A Regulatory Framework That Limits Stablecoins

Under current ECB policy, licensed stablecoin issuers are not allowed to hold their reserves directly at the central bank. Instead, they must keep those reserves within the commercial banking system. This decision is formalized in ECB Decision (EU) 2025/222, where officials argue that allowing direct access to central bank reserves could blur the line between public and private money.

The concern is that fully backed private stablecoins could effectively become what the ECB describes as a “synthetic central bank digital currency,” undermining the distinction between state-issued money and privately issued alternatives.

The Stability Paradox

From a financial stability standpoint, the policy creates a paradox. Intuitively, allowing private digital euros to be backed directly by central bank reserves would make them significantly safer, nearly equivalent to holding central bank money itself.

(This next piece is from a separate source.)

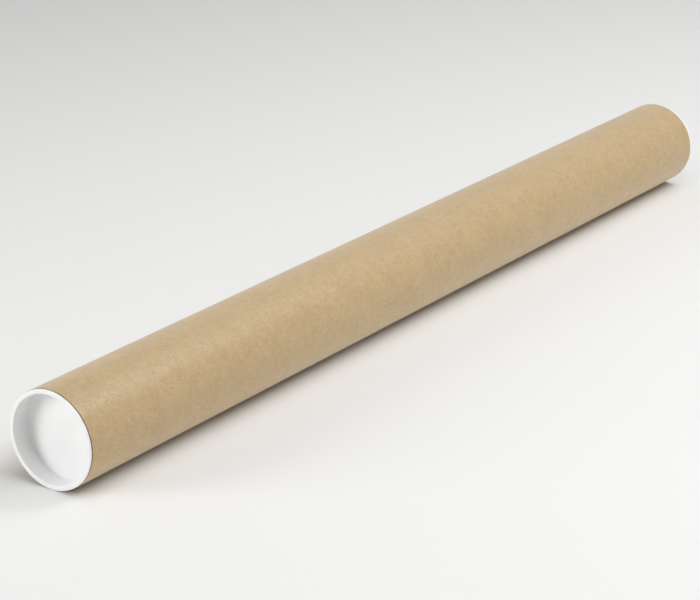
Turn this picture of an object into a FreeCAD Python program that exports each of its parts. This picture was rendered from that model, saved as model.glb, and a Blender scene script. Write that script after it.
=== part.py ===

Instead, the current framework ensures that these assets remain dependent on commercial banks. This design exposes them to risks within the banking sector, particularly during periods of financial stress.

A Different Path From the United States

This approach contrasts with the direction taken by the United States, where efforts have focused on insulating private digital dollars from traditional banking risks. By comparison, Europe’s model leans more toward centralized control, echoing elements of the state-led financial architecture seen in China.

If another banking crisis emerges, the ECB’s framework could mean that instability in the banking sector spills over directly into the regulated stablecoin market. As a result, Europe may be prioritizing control and monetary distinction over resilience, a trade-off that could shape the future of digital finance across the region.